Growing Faster, Going Faster
As adrenaline-seeking recreationalists are taking more to fatbikes, the sport is branching out from isolated patches of enthusiasts. Racing competitions are being held in many western states (though there are none in Tahoe), and bikers are experimenting with how to prep the snow so it’s more rideable, such as pulling a weighted device behind a snowmibile to “groom” the trails and thereby attract more people.
In South Lake Tahoe, the film company First Tracks Productions has seen such a strong boom in the sport that it is making a full-length action sports movie featuring only fatbikes. Owner Anthony Cupaiuolo says the bad winters draw more people in.
“The last couple winters have been terrible and that is when it started exploding in Tahoe. It looks goofy but it’s great when it’s dust on crust and you can whip around berms and kick up snow,” he said.
Miller would like people to regularly ride and maintain short trails in the North Lake area and share the information, perhaps on the web, to increase usage and attention to the sport.

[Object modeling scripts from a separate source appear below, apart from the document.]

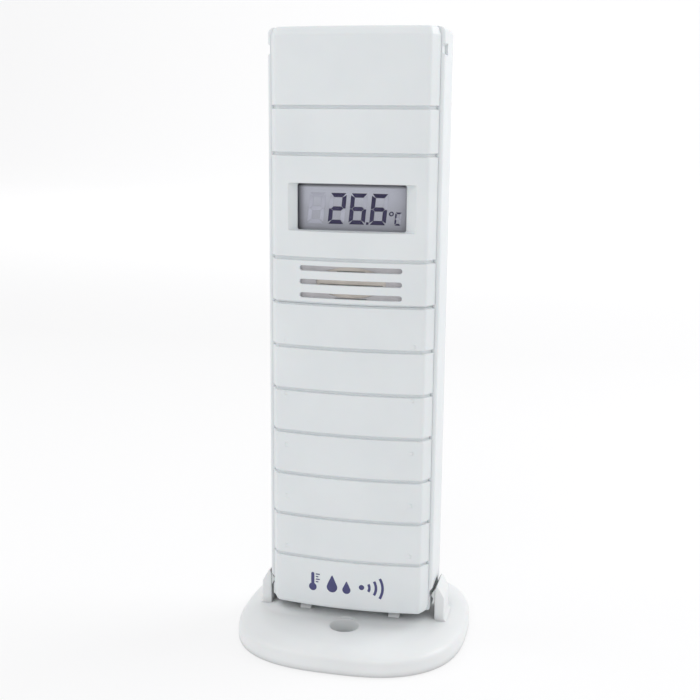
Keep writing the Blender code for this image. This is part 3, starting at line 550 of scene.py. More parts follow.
def combined(mesh, steps):
    """The mesh after the exact booleans that cuts and unions list, with its slivers welded."""
    thing = new_object("combined", mesh)
    others = []
    for operation, other_mesh in steps:
        other = new_object("other", other_mesh)
        others.append(other)
        step = thing.modifiers.new("step", "BOOLEAN")
        step.operation = operation
        step.solver = "EXACT"
        step.object = other
    apply_modifiers(thing)
    result = thing.data
    for other in [*others, thing]:
        bpy.data.objects.remove(other)
    shape = bmesh.new()
    shape.from_mesh(result)
    bmesh.ops.remove_doubles(shape, verts=shape.verts, dist=WELD * MM)
    bmesh.ops.dissolve_degenerate(shape, edges=shape.edges, dist=WELD * MM)
    shape.to_mesh(result)
    shape.free()
    return result


def piece(name, mesh, material, body, replaces=()):
    """A visible object on one of the model's bodies, hiding the CAD nodes that it replaces."""
    thing = new_object(name, mesh)
    mesh.name = name
    mesh.materials.clear()
    mesh.materials.append(material)
    mesh.shade_smooth()
    mesh.set_sharp_from_angle(angle=math.radians(SMOOTH_BELOW))
    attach(thing, body)
    if replaces:
        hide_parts(*replaces)


# ---- front panels

WALL = 1.6
RIM_Y = -6.24
PANEL_BACK_Y = -6.36
SEAM_HALF_WIDTH = 18.31
FACE_HALF_WIDTH = 16.73
FACE_EDGE_Y = -9.08
FACE_BOW = 1.52
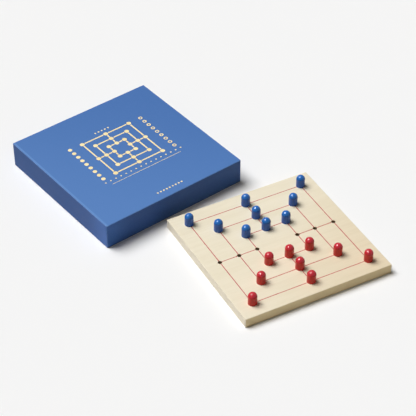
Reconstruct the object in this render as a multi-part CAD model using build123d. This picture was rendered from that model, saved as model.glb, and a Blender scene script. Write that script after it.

He also rides at night when the temps are cooler, and sees this timeframe as a way to extend the short winter days’ outdoor playtime.
We pull up to a shaded, firm area that links to the singletrack. “This is the trail that got me hooked!” Miller yells before flying off, disappearing around the berms with no chance for me to keep up. Short, steep sections lead to berms and rollers, twisting around roots, rocks, and bare dirt. Around turns I am sure the wheels will slip and I will go careening into the woods, but they hold. Over roots and bumps I fear my lack of suspension will buck me up and over the seat, but I stay grounded.
Back in town, catching my breath, we pass a few folks strapping on skis to the top of a Subaru, and squeeze by their car. They glance over briefly and carry on, the sight of fatbikes a non-event, just another tool for a fine winter’s day that they’ve seen before.